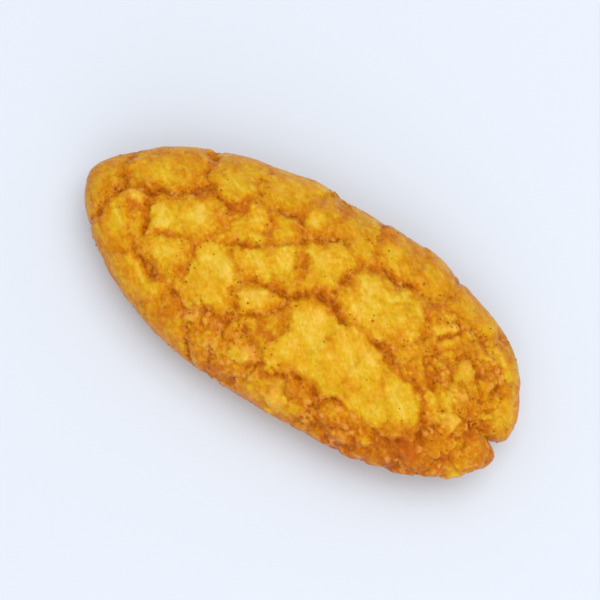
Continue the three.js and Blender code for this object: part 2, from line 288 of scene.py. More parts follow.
class CrackerShape(bpy.types.PropertyGroup):
    """Sizes of the crust"""

    half_length: FloatProperty(
        name="Half Length", description="Middle to tip", default=21.71 * MM, unit="LENGTH"
    )
    half_width: FloatProperty(
        name="Half Width", description="Middle to side", default=10.46 * MM, unit="LENGTH"
    )
    crown_rise: FloatProperty(
        name="Crown Rise", description="Top face above the rim", default=4.4 * MM, unit="LENGTH"
    )
    belly_drop: FloatProperty(
        name="Belly Drop", description="Underside below the rim", default=3.1 * MM, unit="LENGTH"
    )
    face_power: FloatProperty(name="Face Power", description="More makes flatter faces", default=2.8)
    tip_lift: FloatProperty(
        name="Tip Lift", description="How far the two ends curl up", default=0.7 * MM, unit="LENGTH"
    )
    foot_depth: FloatProperty(
        name="Foot Depth", description="What resting presses flat", default=0.4 * MM, unit="LENGTH"
    )
    split_depth: FloatProperty(
        name="Split Depth", description="How far the notch runs in", default=1.45 * MM, unit="LENGTH"
    )
    split_upper_width: FloatProperty(
        name="Split Upper Width", description="Its steep side", default=1.1 * MM, unit="LENGTH"
    )
    split_lower_width: FloatProperty(
        name="Split Lower Width", description="Its gentle side", default=1.25 * MM, unit="LENGTH"
    )
    split_y: FloatProperty(
        name="Split Place", description="Where it lies across the tip", default=-1.9 * MM, unit="LENGTH"
    )
    split_start: FloatProperty(
        name="Split Start", description="Where it begins along X", default=18.0 * MM, unit="LENGTH"
    )
    plate_rise: FloatProperty(
        name="Plate Rise", description="A full blister's height", default=0.50 * MM, unit="LENGTH"
    )
    plate_shoulder: FloatProperty(
        name="Plate Shoulder", description="Width of its rounded edge", default=0.75 * MM, unit="LENGTH"
    )
    plate_tilt: FloatProperty(name="Plate Tilt", description="Largest slope of a plate", default=0.07)
    seam_depth: FloatProperty(
        name="Seam Depth", description="Depth of a strong seam", default=0.26 * MM, unit="LENGTH"
    )
    seam_half_width: FloatProperty(
        name="Seam Half Width", description="Half of its width", default=0.4 * MM, unit="LENGTH"
    )
    seam_fade: FloatProperty(
        name="Seam Fade", description="How much narrower a weak seam is", default=1.0 * MM, unit="LENGTH"
    )
    channel_fade: FloatProperty(
        name="Channel Fade", description="The same, of its colour", default=0.4 * MM, unit="LENGTH"
    )
    rim_calm: FloatProperty(
        name="Rim Calm", description="Share of the relief that the rim keeps", default=0.5, subtype="FACTOR"
    )
    depth_weight: FloatProperty(
        name="Depth Weight", description="How much more heights part the plates", default=1.5
    )
    points_around: IntProperty(name="Points Around", description="Mesh points in a ring", default=640)
    rings: IntProperty(name="Rings", description="Rings from the top to the underside", default=150)


class CrustFinish(bpy.types.PropertyGroup):
    """Colours of the crust and its spice, as linear light"""

    # The pale crowns of puffed plates are partly a painted highlight
    pale: FloatVectorProperty(
        name="Pale", description="Crown of a puffed plate", default=(0.75, 0.465, 0.070), subtype="COLOR"
    )
    yellow: FloatVectorProperty(
        name="Yellow", description="Puffed plates", default=(0.67, 0.35, 0.012), subtype="COLOR"
    )
    gold: FloatVectorProperty(
        name="Gold", description="Flanks of the plates", default=(0.585, 0.225, 0.003), subtype="COLOR"
    )
    amber: FloatVectorProperty(
        name="Amber", description="Beside the seams", default=(0.52, 0.15, 0.001), subtype="COLOR"
    )
    brown: FloatVectorProperty(
        name="Brown", description="Bottom of the seams", default=(0.33, 0.07, 0.001), subtype="COLOR"
    )
    # Partly a painted highlight, like the pale crowns
    cream: FloatVectorProperty(
        name="Cream", description="Greener pale", default=(0.72, 0.50, 0.070), subtype="COLOR"
    )
    lemon: FloatVectorProperty(
        name="Lemon", description="Greener yellow", default=(0.63, 0.385, 0.009), subtype="COLOR"
    )
    straw: FloatVectorProperty(
        name="Straw", description="Greener gold", default=(0.525, 0.27, 0.004), subtype="COLOR"
    )
    # Painted highlight: the colour of the lit tops of crumbs and lumps
    peach_highlight: FloatVectorProperty(
        name="Peach", description="Crumbs and lumps", default=(0.77, 0.33, 0.05), subtype="COLOR"
    )
    rust: FloatVectorProperty(
        name="Rust", description="Chilli in the glaze", default=(0.50, 0.105, 0.006), subtype="COLOR"
    )
    chilli: FloatVectorProperty(
        name="Chilli", description="Its dark side", default=(0.42, 0.075, 0.002), subtype="COLOR"
    )
    chilli_pale: FloatVectorProperty(
        name="Pale Chilli", description="Its light side", default=(0.56, 0.18, 0.006), subtype="COLOR"
    )
    pepper: FloatVectorProperty(
        name="Pepper", description="Its dark side", default=(0.30, 0.10, 0.006), subtype="COLOR"
    )
    pepper_pale: FloatVectorProperty(
        name="Pale Pepper", description="Its light side", default=(0.48, 0.19, 0.012), subtype="COLOR"
    )
    pepper_count: IntProperty(name="Pepper Specks", description="Number of pepper specks", default=1300)
    chilli_count: IntProperty(name="Chilli Flecks", description="Number of chilli flecks", default=170)


class StudioStage(bpy.types.PropertyGroup):
    """The table and the lights"""

    table: FloatVectorProperty(
        name="Table", description="Colour of the table", default=(0.665, 0.705, 0.775), subtype="COLOR"
    )
    daylight: FloatVectorProperty(
        name="Daylight", description="Light from all around", default=(0.96, 0.98, 1.0), subtype="COLOR"
    )
    daylight_strength: FloatProperty(
        name="Daylight Strength", description="How bright that light is", default=0.74
    )
    key_power: FloatProperty(name="Key Power", description="Lamp above", default=1.6, unit="POWER")
    fill_power: FloatProperty(name="Fill Power", description="Lamp in front", default=1.9, unit="POWER")


def in_millimetres(group):
    """The values of a property group by name, with its lengths in millimetres."""
    values = {name: getattr(group, name) for name in type(group).__annotations__}
    for name in values:
        if group.bl_rna.properties[name].unit == "LENGTH":
            values[name] /= MM
    return SimpleNamespace(**values)


def draw(index, salt=0):
    """A number from 0 to 1 that is the same every time, from multiples of the golden ratio."""
    return (index * GOLDEN + salt * SECOND_STRIDE) % 1


def between(low, high, share):
    return low + (high - low) * share


def smooth(t):
    c = np.clip(t, 0, 1)
    return c * c * (3 - 2 * c)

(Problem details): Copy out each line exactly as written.

(Output for this task):
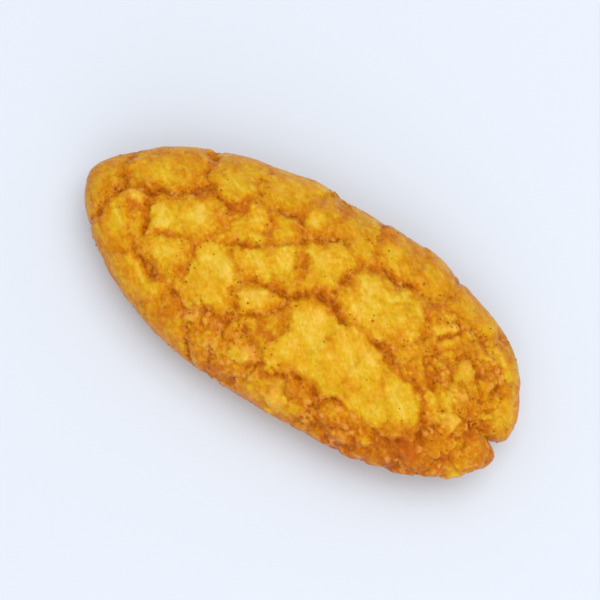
Continue the three.js and Blender code for this object: part 2, from line 288 of scene.py. More parts follow.
class CrackerShape(bpy.types.PropertyGroup):
    """Sizes of the crust"""

    half_length: FloatProperty(
        name="Half Length", description="Middle to tip", default=21.71 * MM, unit="LENGTH"
    )
    half_width: FloatProperty(
        name="Half Width", description="Middle to side", default=10.46 * MM, unit="LENGTH"
    )
    crown_rise: FloatProperty(
        name="Crown Rise", description="Top face above the rim", default=4.4 * MM, unit="LENGTH"
    )
    belly_drop: FloatProperty(
        name="Belly Drop", description="Underside below the rim", default=3.1 * MM, unit="LENGTH"
    )
    face_power: FloatProperty(name="Face Power", description="More makes flatter faces", default=2.8)
    tip_lift: FloatProperty(
        name="Tip Lift", description="How far the two ends curl up", default=0.7 * MM, unit="LENGTH"
    )
    foot_depth: FloatProperty(
        name="Foot Depth", description="What resting presses flat", default=0.4 * MM, unit="LENGTH"
    )
    split_depth: FloatProperty(
        name="Split Depth", description="How far the notch runs in", default=1.45 * MM, unit="LENGTH"
    )
    split_upper_width: FloatProperty(
        name="Split Upper Width", description="Its steep side", default=1.1 * MM, unit="LENGTH"
    )
    split_lower_width: FloatProperty(
        name="Split Lower Width", description="Its gentle side", default=1.25 * MM, unit="LENGTH"
    )
    split_y: FloatProperty(
        name="Split Place", description="Where it lies across the tip", default=-1.9 * MM, unit="LENGTH"
    )
    split_start: FloatProperty(
        name="Split Start", description="Where it begins along X", default=18.0 * MM, unit="LENGTH"
    )
    plate_rise: FloatProperty(
        name="Plate Rise", description="A full blister's height", default=0.50 * MM, unit="LENGTH"
    )
    plate_shoulder: FloatProperty(
        name="Plate Shoulder", description="Width of its rounded edge", default=0.75 * MM, unit="LENGTH"
    )
    plate_tilt: FloatProperty(name="Plate Tilt", description="Largest slope of a plate", default=0.07)
    seam_depth: FloatProperty(
        name="Seam Depth", description="Depth of a strong seam", default=0.26 * MM, unit="LENGTH"
    )
    seam_half_width: FloatProperty(
        name="Seam Half Width", description="Half of its width", default=0.4 * MM, unit="LENGTH"
    )
    seam_fade: FloatProperty(
        name="Seam Fade", description="How much narrower a weak seam is", default=1.0 * MM, unit="LENGTH"
    )
    channel_fade: FloatProperty(
        name="Channel Fade", description="The same, of its colour", default=0.4 * MM, unit="LENGTH"
    )
    rim_calm: FloatProperty(
        name="Rim Calm", description="Share of the relief that the rim keeps", default=0.5, subtype="FACTOR"
    )
    depth_weight: FloatProperty(
        name="Depth Weight", description="How much more heights part the plates", default=1.5
    )
    points_around: IntProperty(name="Points Around", description="Mesh points in a ring", default=640)
    rings: IntProperty(name="Rings", description="Rings from the top to the underside", default=150)


class CrustFinish(bpy.types.PropertyGroup):
    """Colours of the crust and its spice, as linear light"""

    # The pale crowns of puffed plates are partly a painted highlight
    pale: FloatVectorProperty(
        name="Pale", description="Crown of a puffed plate", default=(0.75, 0.465, 0.070), subtype="COLOR"
    )
    yellow: FloatVectorProperty(
        name="Yellow", description="Puffed plates", default=(0.67, 0.35, 0.012), subtype="COLOR"
    )
    gold: FloatVectorProperty(
        name="Gold", description="Flanks of the plates", default=(0.585, 0.225, 0.003), subtype="COLOR"
    )
    amber: FloatVectorProperty(
        name="Amber", description="Beside the seams", default=(0.52, 0.15, 0.001), subtype="COLOR"
    )
    brown: FloatVectorProperty(
        name="Brown", description="Bottom of the seams", default=(0.33, 0.07, 0.001), subtype="COLOR"
    )
    # Partly a painted highlight, like the pale crowns
    cream: FloatVectorProperty(
        name="Cream", description="Greener pale", default=(0.72, 0.50, 0.070), subtype="COLOR"
    )
    lemon: FloatVectorProperty(
        name="Lemon", description="Greener yellow", default=(0.63, 0.385, 0.009), subtype="COLOR"
    )
    straw: FloatVectorProperty(
        name="Straw", description="Greener gold", default=(0.525, 0.27, 0.004), subtype="COLOR"
    )
    # Painted highlight: the colour of the lit tops of crumbs and lumps
    peach_highlight: FloatVectorProperty(
        name="Peach", description="Crumbs and lumps", default=(0.77, 0.33, 0.05), subtype="COLOR"
    )
    rust: FloatVectorProperty(
        name="Rust", description="Chilli in the glaze", default=(0.50, 0.105, 0.006), subtype="COLOR"
    )
    chilli: FloatVectorProperty(
        name="Chilli", description="Its dark side", default=(0.42, 0.075, 0.002), subtype="COLOR"
    )
    chilli_pale: FloatVectorProperty(
        name="Pale Chilli", description="Its light side", default=(0.56, 0.18, 0.006), subtype="COLOR"
    )
    pepper: FloatVectorProperty(
        name="Pepper", description="Its dark side", default=(0.30, 0.10, 0.006), subtype="COLOR"
    )
    pepper_pale: FloatVectorProperty(
        name="Pale Pepper", description="Its light side", default=(0.48, 0.19, 0.012), subtype="COLOR"
    )
    pepper_count: IntProperty(name="Pepper Specks", description="Number of pepper specks", default=1300)
    chilli_count: IntProperty(name="Chilli Flecks", description="Number of chilli flecks", default=170)


class StudioStage(bpy.types.PropertyGroup):
    """The table and the lights"""

    table: FloatVectorProperty(
        name="Table", description="Colour of the table", default=(0.665, 0.705, 0.775), subtype="COLOR"
    )
    daylight: FloatVectorProperty(
        name="Daylight", description="Light from all around", default=(0.96, 0.98, 1.0), subtype="COLOR"
    )
    daylight_strength: FloatProperty(
        name="Daylight Strength", description="How bright that light is", default=0.74
    )
    key_power: FloatProperty(name="Key Power", description="Lamp above", default=1.6, unit="POWER")
    fill_power: FloatProperty(name="Fill Power", description="Lamp in front", default=1.9, unit="POWER")


def in_millimetres(group):
    """The values of a property group by name, with its lengths in millimetres."""
    values = {name: getattr(group, name) for name in type(group).__annotations__}
    for name in values:
        if group.bl_rna.properties[name].unit == "LENGTH":
            values[name] /= MM
    return SimpleNamespace(**values)


def draw(index, salt=0):
    """A number from 0 to 1 that is the same every time, from multiples of the golden ratio."""
    return (index * GOLDEN + salt * SECOND_STRIDE) % 1


def between(low, high, share):
    return low + (high - low) * share


def smooth(t):
    c = np.clip(t, 0, 1)
    return c * c * (3 - 2 * c)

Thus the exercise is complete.